Bissonnette grew up in Alaska. His early years were spent in a small village of about 500 which local media reports identified as Aniak, before moving to Wrangell, Alaska.

He grew up with a gun, carrying a rifle by the time he finished elementary school. He was first exposed to Navy SEALs while doing a book report and said he knew he wanted to become one at age 13.

A key lesson learned by SEALs early on is to be "comfortable being uncomfortable," which Bissonnette said he learned as a child checking animal traps with his father deep in the Alaskan wilderness with temperatures near zero.

His parents were Christian missionaries with a "sense of adventure" and he was the middle child, with two sisters.

He found his early years in Alaska were good training for his years as a SEAL. "I excelled at land warfare. It was really no different than my hunting trips as a kid," he wrote.

Bissonnette's parents were not pleased with his plan to enlist. "My mother didn't let me play with G.I. Joe or other military toys when I was younger because they were too violent."

After he left SEAL Team Six earlier this year, Bissonnette made a "long, hard decision" to write the book, knowing that some in the SEAL community would not be pleased. But he believed it was "time to set the record straight about one of the most important missions in U.S. military history."

A person who spoke to Bissonnette since the uproar over his book broke out said the author was surprised and unnerved by the reaction, because he believed he had been very careful to fulfill his obligations to the military and to avoid spilling any sensitive information.

But the book has raised ire among SEALs who pride themselves on being "quiet professionals" and find it unseemly for one of their own to write about a mission, even with the pledge that most of the proceeds will be donated to charities to benefit families of SEALs.

One special operations officer, who spoke to Reuters on condition of anonymity, criticized the book and the publicity it has generated.

"Any former special operator who chooses to provide details of operations they have participated in does so at the peril of those who continue to serve," the officer said. "Special operations are inherently sensitive and it is a breach of trust to publicize operational details for personal gain."

Some anger among SEALS

Ron Capps, director of the Veterans Writing Project, said all of the submissions from special operations personnel that were to appear anonymously on the project's journal had been withdrawn in the past few days.

"My sense is that they are concerned that they will be lumped in with the men they consider are selling out and betraying the ethos of 'the quiet professionals'," Capps said.

Don Mann, who retired as a Navy SEAL in 1998 and has authored several books including "Inside SEAL Team Six," views pre-publication review as a "lifelong commitment."
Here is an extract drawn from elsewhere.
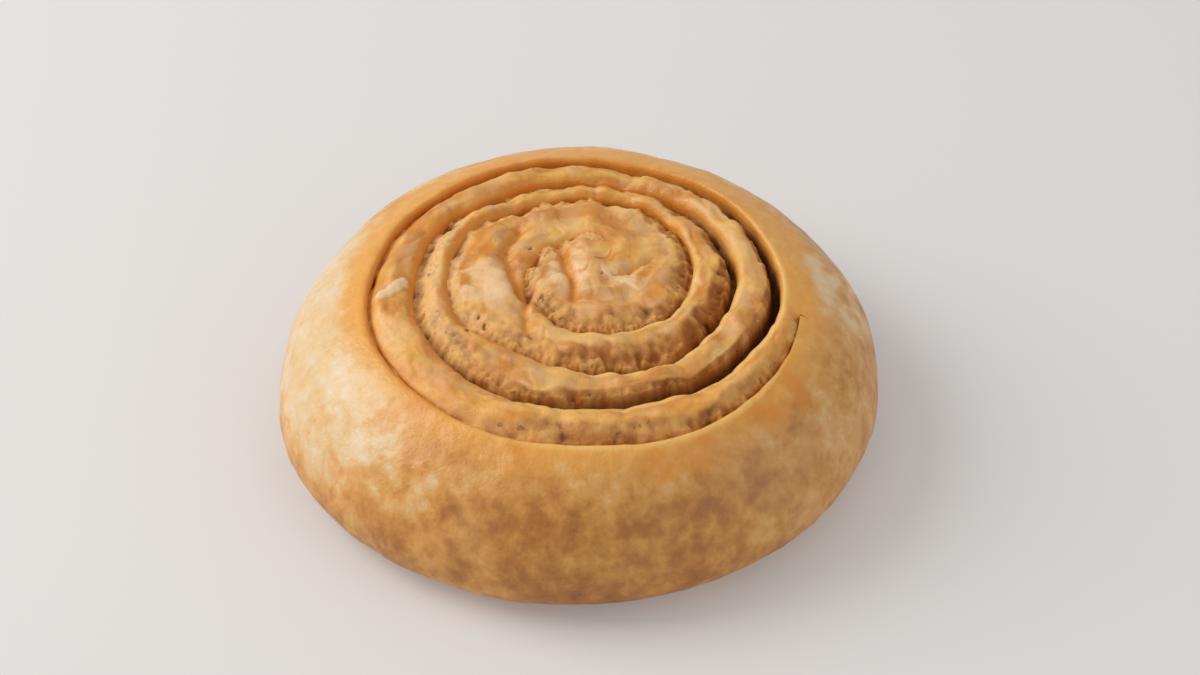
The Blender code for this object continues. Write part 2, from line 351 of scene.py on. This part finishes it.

He said he was trying to withhold judgment in this case and was hoping the book did not reveal anything related to tactics, techniques and procedures that could help the enemy fight US forces. His view was that rules should be followed by submitting the book for pre-publication security review.

Mann said he receives a lot of email from the SEAL community and opinions had ranged from wanting to ostracize the author of "No Easy Day" as a sell-out for money and fame to a view that he had the right as an American to tell his side of the story when others were talking about it.

At the crux of the anger from Navy SEALs is a fear that the book might hinder their selection for choice missions.

"If the Pentagon doesn't think that SEALs can keep a secret we don't want to stop getting the missions just because people are out there writing books without getting them vetted," Mann said. "That is at the heart of it."

Bissonnette was apparently so worried about having his real identity known that he appears in an interview on CBS program "60 Minutes," to air on September 9, disguised by a professional make-up artist and with his voice altered.

An official al Qaeda website has posted a photograph and the real name of the former Navy commando, calling him "the dog who murdered the martyr Sheikh Osama bin Laden."

In perhaps the most ironic twist, the book has put Bissonnette firmly in the spotlight, while inside its covers he writes about discomfort over leaks and publicity about SEAL Team Six's involvement in the bin Laden raid.

"We just killed the number one terrorist in the world. The last thing we needed was our names attached to it," he wrote. "We simply wanted to fade back into the shadows and go back to work."